Super cheesy spinach and artichoke with savory bacon! A baked, classic spinarti dip amped up with bacon!
6 ounces fresh baby spinach
2 teaspoons minced garlic
8 ounces cream cheese, softened
1/2 cup plain, nonfat greek yogurt (may sub sour cream)
1/3 cup mayo (I used low fat)
1/2 teaspoon salt, or to taste
1/2 teaspoon black pepper, or to taste
1/2 cup shredded parmesan cheese, or shredded Italian style blend
1 can artichoke hearts (whole or quartered), finely chopped
3-5 strips bacon, cooked and chopped
chips, crackers, or bread (for serving)
Preheat oven to 325 degrees. Lightly grease a small casserole dish or round pie dish.
Boil spinach for 2-3 minutes until soft, drain and run under cold water until cool enough to handle. Squeeze out excess liquid.

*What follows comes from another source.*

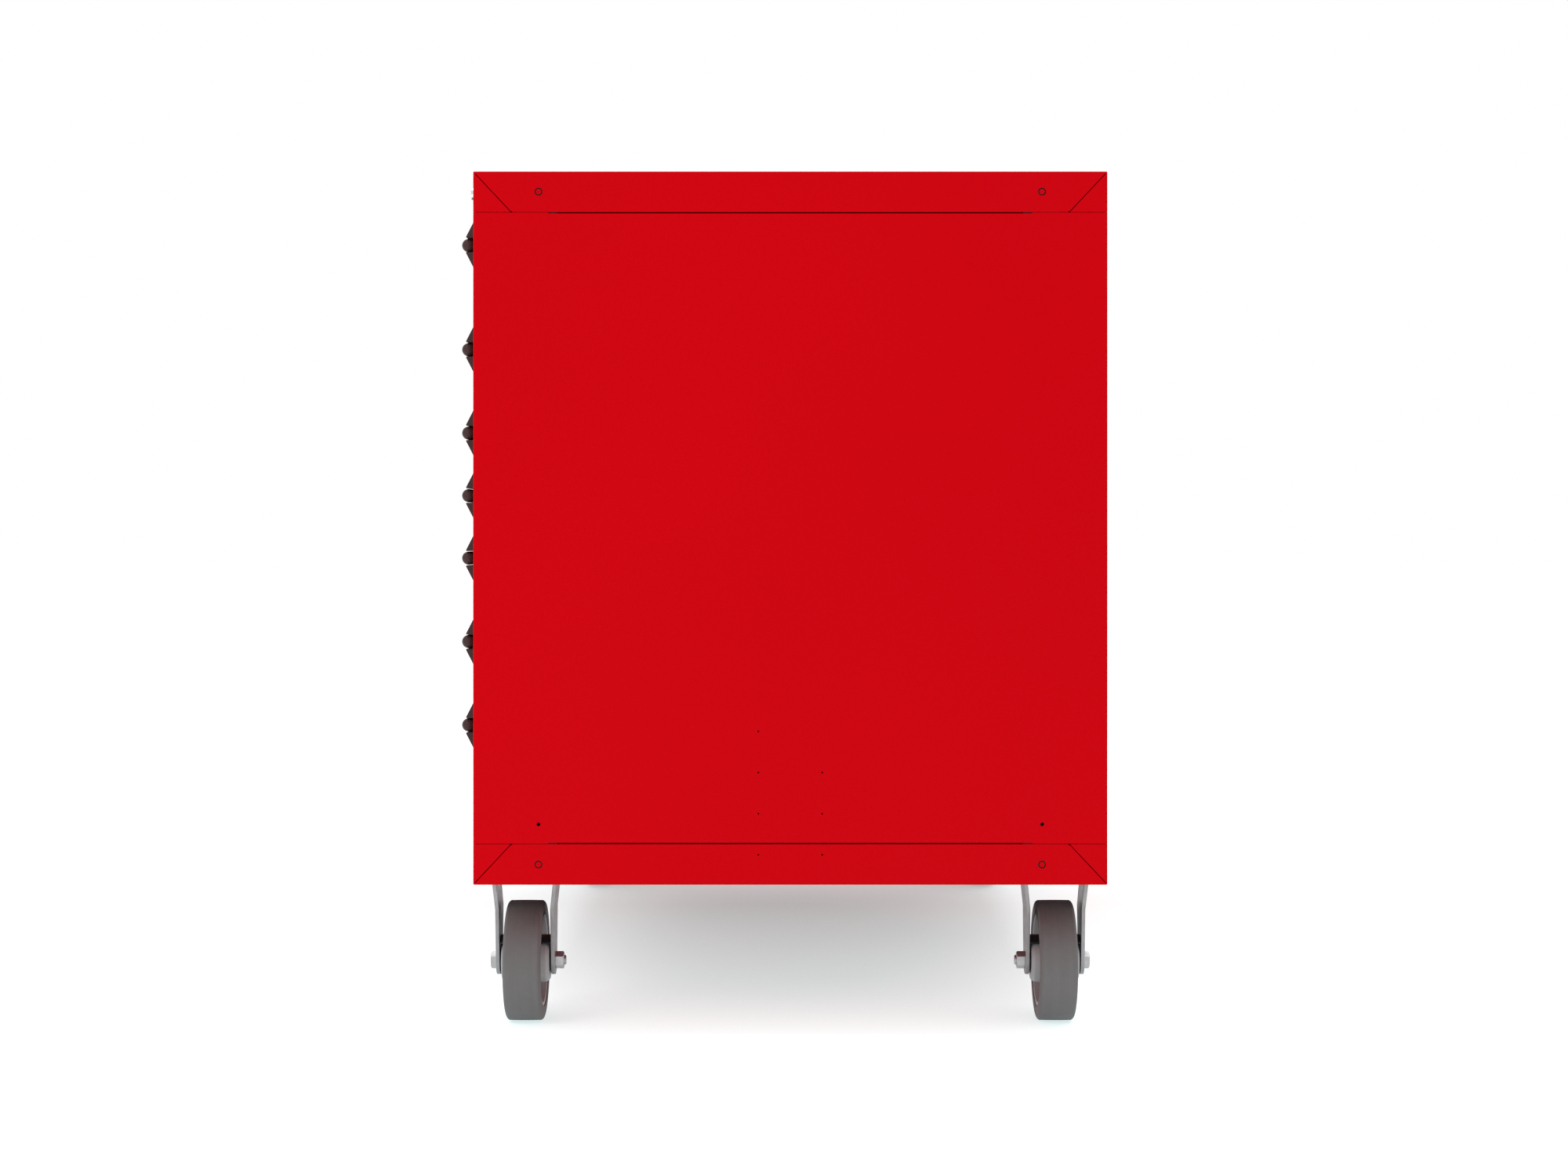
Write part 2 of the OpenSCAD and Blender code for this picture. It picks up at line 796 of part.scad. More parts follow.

Mix together spinach, cream cheese, garlic, greek yogurt, mayo, and salt and pepper. Stir in 2/3 of the bacon and the chopped artichoke hearts. Spread in prepared baking dish. Sprinkle with parmesan cheese and top with remaining bacon.
Bake for 15-20 minutes until cheese is melty and dip is hot throughout. Serve with chips, crackers, or sliced Italian bread for dipping.